Gaming Like It’s 1925: Last Week To Join The Public Domain Game Jam!


from the there’s-still-time dept

Sign up for the Public Domain Game Jam on itch.io »

It’s now been almost a full month since works published in 1925 entered the public domain in the US, and that means we’re nearing the end of our public domain game jam, Gaming Like It’s 1925 — but it’s not too late to get involved! After all, plenty of game jams only run for a couple of days, and you’ve still got an entire week to cook up an analog or digital game based on newly-public-domain material and compete for one of our great prizes.

Check out the game jam page for the full rules and some links to public domain works you could draw on, as well as game design tools for designers of all experience levels. Even if you’ve never tried making a game before, a week is plenty of time to learn the basics of Twine or Story Synth, and anyone can try their hand at thinking up a roleplaying or party game — we’ve had winning games that are nothing more than some rules in a text document.

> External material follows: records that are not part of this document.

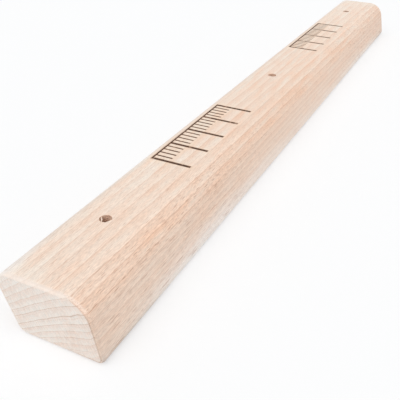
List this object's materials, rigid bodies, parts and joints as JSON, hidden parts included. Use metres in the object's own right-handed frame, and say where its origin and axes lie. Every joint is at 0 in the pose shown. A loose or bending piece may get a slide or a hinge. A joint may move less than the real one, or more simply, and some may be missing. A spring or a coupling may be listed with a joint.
{
  "type": "campus board rung",
  "caption": "Solid beech rung for a campus board, with an incut edge on one side, a rounded sloping edge on the other and a row of plain screw holes through its face.",
  "frame": {"origin": "on the back face, under the middle of the bar's length and of its overall width; the bar lies on its back", "axes": "+X along the bar; +Z out of the back face, through the bar and out of its front face; +Y across the bar towards the incut edge, which is the upper edge when the rung is on the board"},
  "size_m": [0.6, 0.0568, 0.035],
  "materials": {
    "beech": "fine sanded, raw, matt"
  },
  "bodies": {
    "root": {"rung": "beech"}
  },
  "joints": []
}
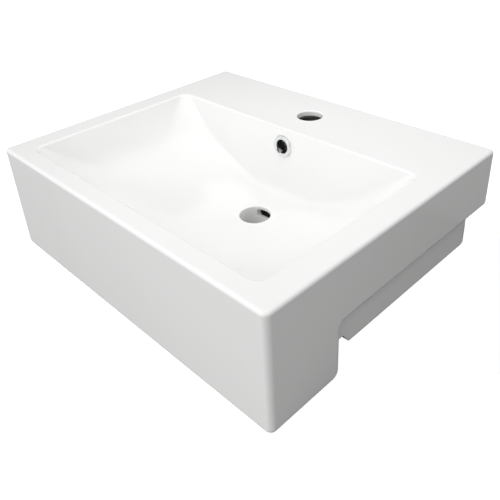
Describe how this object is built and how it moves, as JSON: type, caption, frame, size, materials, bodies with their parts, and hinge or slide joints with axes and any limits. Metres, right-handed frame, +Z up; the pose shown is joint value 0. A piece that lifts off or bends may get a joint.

The jam runs through January 31st and then our judges will begin playing the entries to select winners in six categories (the winners of the 2020 jam are linked below, and you can read our judges’ thoughts on them here):

We’ve already gotten a handful of submissions and we’re anticipating many more as the due date approaches, so hurry up and join the jam to get your game in the mix!

Sign up for the Public Domain Game Jam on itch.io »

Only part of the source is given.